» **REQUEST**
Write out, exactly as given, every line from the one holding "attach(piece, body.value)" to the one holding "node tree that", including both.

» **EXTRACTED INFORMATION**
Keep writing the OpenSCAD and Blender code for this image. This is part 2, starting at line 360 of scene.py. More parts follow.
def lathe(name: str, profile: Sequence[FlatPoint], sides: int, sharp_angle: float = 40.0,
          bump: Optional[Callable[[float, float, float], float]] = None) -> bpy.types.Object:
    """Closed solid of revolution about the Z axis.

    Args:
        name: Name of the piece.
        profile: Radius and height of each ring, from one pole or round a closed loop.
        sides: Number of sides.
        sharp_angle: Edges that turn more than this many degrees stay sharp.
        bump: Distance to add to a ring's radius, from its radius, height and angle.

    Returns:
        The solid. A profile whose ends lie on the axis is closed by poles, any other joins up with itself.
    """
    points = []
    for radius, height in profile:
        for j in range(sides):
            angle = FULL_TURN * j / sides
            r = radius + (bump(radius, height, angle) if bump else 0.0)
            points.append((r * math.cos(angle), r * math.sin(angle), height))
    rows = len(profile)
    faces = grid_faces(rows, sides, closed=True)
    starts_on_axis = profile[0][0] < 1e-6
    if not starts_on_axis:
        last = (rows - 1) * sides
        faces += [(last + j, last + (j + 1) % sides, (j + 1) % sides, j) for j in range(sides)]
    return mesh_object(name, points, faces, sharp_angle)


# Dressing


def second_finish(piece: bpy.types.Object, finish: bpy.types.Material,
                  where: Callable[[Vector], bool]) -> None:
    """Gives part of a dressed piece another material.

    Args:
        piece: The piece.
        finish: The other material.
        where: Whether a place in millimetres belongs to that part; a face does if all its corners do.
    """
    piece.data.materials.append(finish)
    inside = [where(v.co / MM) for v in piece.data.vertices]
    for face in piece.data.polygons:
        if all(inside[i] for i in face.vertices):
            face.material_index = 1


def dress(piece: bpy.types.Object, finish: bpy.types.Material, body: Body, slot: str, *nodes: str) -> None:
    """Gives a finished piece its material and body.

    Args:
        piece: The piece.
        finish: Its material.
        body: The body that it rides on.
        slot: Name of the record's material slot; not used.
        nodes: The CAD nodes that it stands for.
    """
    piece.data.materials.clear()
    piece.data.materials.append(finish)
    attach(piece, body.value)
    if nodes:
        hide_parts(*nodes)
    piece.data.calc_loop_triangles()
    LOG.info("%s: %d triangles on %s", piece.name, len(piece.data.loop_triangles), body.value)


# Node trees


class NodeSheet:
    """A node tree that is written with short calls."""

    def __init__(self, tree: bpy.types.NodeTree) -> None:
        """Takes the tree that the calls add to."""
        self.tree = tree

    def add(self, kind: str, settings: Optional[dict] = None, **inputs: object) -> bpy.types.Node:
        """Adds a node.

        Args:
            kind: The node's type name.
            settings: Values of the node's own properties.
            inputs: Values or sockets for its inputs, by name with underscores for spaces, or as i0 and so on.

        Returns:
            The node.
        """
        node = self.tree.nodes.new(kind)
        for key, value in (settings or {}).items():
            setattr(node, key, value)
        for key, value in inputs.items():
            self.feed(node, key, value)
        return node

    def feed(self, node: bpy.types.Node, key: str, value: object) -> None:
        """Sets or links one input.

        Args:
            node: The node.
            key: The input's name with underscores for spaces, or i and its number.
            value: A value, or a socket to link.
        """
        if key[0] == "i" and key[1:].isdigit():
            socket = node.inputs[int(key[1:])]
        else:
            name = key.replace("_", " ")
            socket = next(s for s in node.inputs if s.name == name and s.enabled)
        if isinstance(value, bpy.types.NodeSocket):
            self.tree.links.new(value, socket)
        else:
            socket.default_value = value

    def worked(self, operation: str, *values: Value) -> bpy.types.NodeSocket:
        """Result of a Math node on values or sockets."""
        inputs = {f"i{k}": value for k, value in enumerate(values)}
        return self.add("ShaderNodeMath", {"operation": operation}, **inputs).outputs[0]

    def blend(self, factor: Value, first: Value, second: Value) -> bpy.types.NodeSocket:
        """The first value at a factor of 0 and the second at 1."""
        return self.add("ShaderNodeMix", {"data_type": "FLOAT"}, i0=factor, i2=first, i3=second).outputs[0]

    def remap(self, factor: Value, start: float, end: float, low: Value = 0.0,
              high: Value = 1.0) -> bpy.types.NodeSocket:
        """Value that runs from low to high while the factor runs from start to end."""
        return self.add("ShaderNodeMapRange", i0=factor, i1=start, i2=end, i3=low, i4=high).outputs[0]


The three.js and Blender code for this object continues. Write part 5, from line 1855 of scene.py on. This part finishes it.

» **ANSWER TO THE EXERCISE**
    attach(piece, body.value)
    if nodes:
        hide_parts(*nodes)
    piece.data.calc_loop_triangles()
    LOG.info("%s: %d triangles on %s", piece.name, len(piece.data.loop_triangles), body.value)


# Node trees


class NodeSheet:
    """A node tree that is written with short calls."""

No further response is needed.